"Magazin 3-5 kişinin arasında dönüyor artık, her gün başka kavga... Bunlar devamlı birbirini mahkemeye verecekse, magazin mahkemeleri kursunlar! Ülkede ne olaylar oluyor, sürekli bunlarla mı uğraşsın normal mahkemeler?!” Kardeşim Kuki’nin sunduğu ‘magazin mahkemesi’ fikrine çok güldüm!
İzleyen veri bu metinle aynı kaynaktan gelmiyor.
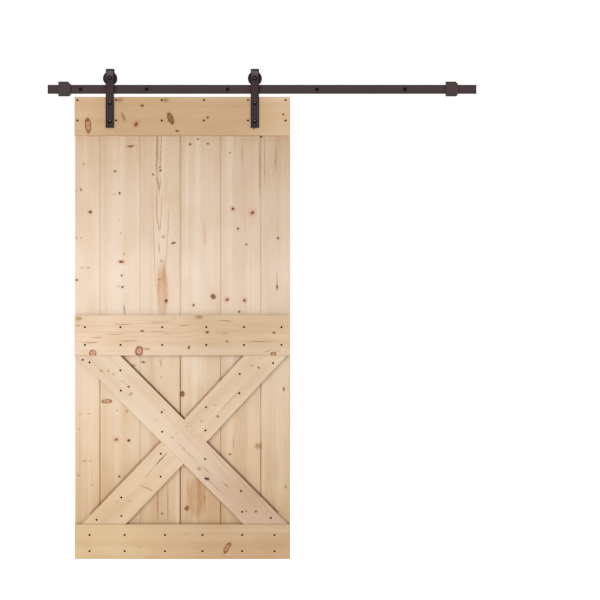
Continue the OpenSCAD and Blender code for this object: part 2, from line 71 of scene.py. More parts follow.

Birkaç ünlü isim var ki nefes almadan, yemeden içmeden birbirine saydırıp duruyor. Televizyon ekranından ayrı, sosyal medyadan ayrı! Hele sosyal medyada saygı sınırı da bulunmadığı için, iyice çığrından çıkıyor yaptıkları ve konuştukları! Dopdolu bir sözlü şiddet ortamı yaşatıyorlar hepimize, maşallah!
Magmadan sesleniş!
Bazılarının ‘ağız ayarı’ tümden bozuldu, söylediklerini duydukça “Kulaklarımda mı problem var?” diye şüpheleniyorum! Dönen seviyesiz muhabbet yerin dibini çoktan geçmiş, magma tabakasından sesleniyorlar bize! “Ne oldu da bu kadar kendinizden geçiyorsunuz?” deseniz, kayda değer bir şey yok ama bir bardak suda fırtına değil kıyamet kopuyor!
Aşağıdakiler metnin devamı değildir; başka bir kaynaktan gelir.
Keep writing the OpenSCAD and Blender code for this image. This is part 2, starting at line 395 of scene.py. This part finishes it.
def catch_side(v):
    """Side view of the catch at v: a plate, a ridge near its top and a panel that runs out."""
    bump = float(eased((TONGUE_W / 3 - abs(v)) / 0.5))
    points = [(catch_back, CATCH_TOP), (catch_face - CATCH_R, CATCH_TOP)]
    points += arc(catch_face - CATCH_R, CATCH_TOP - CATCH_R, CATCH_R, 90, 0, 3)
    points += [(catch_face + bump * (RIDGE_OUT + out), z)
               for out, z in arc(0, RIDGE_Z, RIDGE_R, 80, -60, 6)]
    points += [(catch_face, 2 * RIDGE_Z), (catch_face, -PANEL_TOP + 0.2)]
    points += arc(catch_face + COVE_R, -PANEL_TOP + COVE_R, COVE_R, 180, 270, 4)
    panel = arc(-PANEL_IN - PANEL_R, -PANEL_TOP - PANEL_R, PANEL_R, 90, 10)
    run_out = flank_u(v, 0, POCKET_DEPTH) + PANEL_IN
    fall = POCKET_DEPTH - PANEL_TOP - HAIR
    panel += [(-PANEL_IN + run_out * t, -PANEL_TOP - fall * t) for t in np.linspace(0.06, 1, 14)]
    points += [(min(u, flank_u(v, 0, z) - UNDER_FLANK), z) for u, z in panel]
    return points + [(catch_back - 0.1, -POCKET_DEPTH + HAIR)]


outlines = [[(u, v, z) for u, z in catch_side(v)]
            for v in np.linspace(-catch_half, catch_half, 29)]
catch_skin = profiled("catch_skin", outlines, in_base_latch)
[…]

Magazin mahkemeleri güzel çözüm olur. Bir de ABD’deki gibi halk jürisi koyacaksın oraya, sonra cümbüşü izle!
Suçlu bulunana da belirli bir süre ‘kimseye sataşmama cezası’ verilecek. Durun bir dakika, yoksa çok mu ağır olur? Malum bazıları yaşam enerjisini, millete kin kusmaktan alıyor!
SESS’TE HAYALET VAR!
Havalar soğuyunca bende ‘ev kuşu modu’ devreye girer, arada kurtlarımı dökmem gerekince de koşacağım birkaç mekanın arasında ‘Sess’ baştadır. Hem kaliteli çizgisini hiç bozmadığı, hem de misafirlerini gelmiş geçmiş en güzel Türkçe şarkılar eşliğinde coşturduğu için... Sess’in efsane müzik direktörü DJ Can Parlak’a selam olsun! Eğlence dünyasının sevilen ismi Serhan Sokulgan, yedi yıldır salı akşamları Sess Nişantaşı’nın DJ kabininde... Bu sezon ‘Bir Başka Gece’ ismiyle yine keyifli bir konsept oluşturmuş Sokulgan. Her salı “Hem misafir, hem ev sahibi” sloganıyla medyanın da tanıdığı, sevdiği dostlarını konuk ediyor, gece misafirinin sevdiği şarkılarla renkleniyor. Önümüzdeki salı akşamı için beni davet etti, heyecanlandım! Ne zamandır da gece eğlencesine çıkmamıştım, fena coşacağız yani, bekleriz!
ÇİN YEMEĞİNE ALTIN VURUŞ!
Çin yemeği aşerince çevremden çok duyduğum, birçok ünlü müdavimi olan Shangri-La Bosphorus Hotel’in Çin restoranı ‘Shang Palace’a gittim. Güzel bir şeyi en son ben keşfedince kendime sinir oluyorum! Zarif bir şekilde chopstick’lerle başladığım yemeğime, lezzetler karşısında kendimden geçtikçe hızlanmak için çatal bıçakla devam edip; son olarak kendimi elimle ortadaki tabaklara saldırırken buldum! Siz benim gibi yapmayın tabii, neticede nezih bir ortam!
Gerçi Executive Chinese Şef Lu Cheng ve ekibinin mutfağından çıkan wok’ta pişmiş ananaslı tavuk, kadayıfa sarılı kızarmış karides, olmazsa olmaz noodle, sarımsaklı çıtır patlıcan, Çin’den gelen özel fırınlarda pişen Pekin ördeği, kızarmış dondurma falan derken; sizin de çatalı bıçağı atıp yemeklere yumulmanız muhtemel! İlk kez tattığım Çin turbu keki de çok iyiydi. Shang Palace’ta Çin yemeğine altın vuruş yapmışlar yeminle, tadı hâlâ damağımda!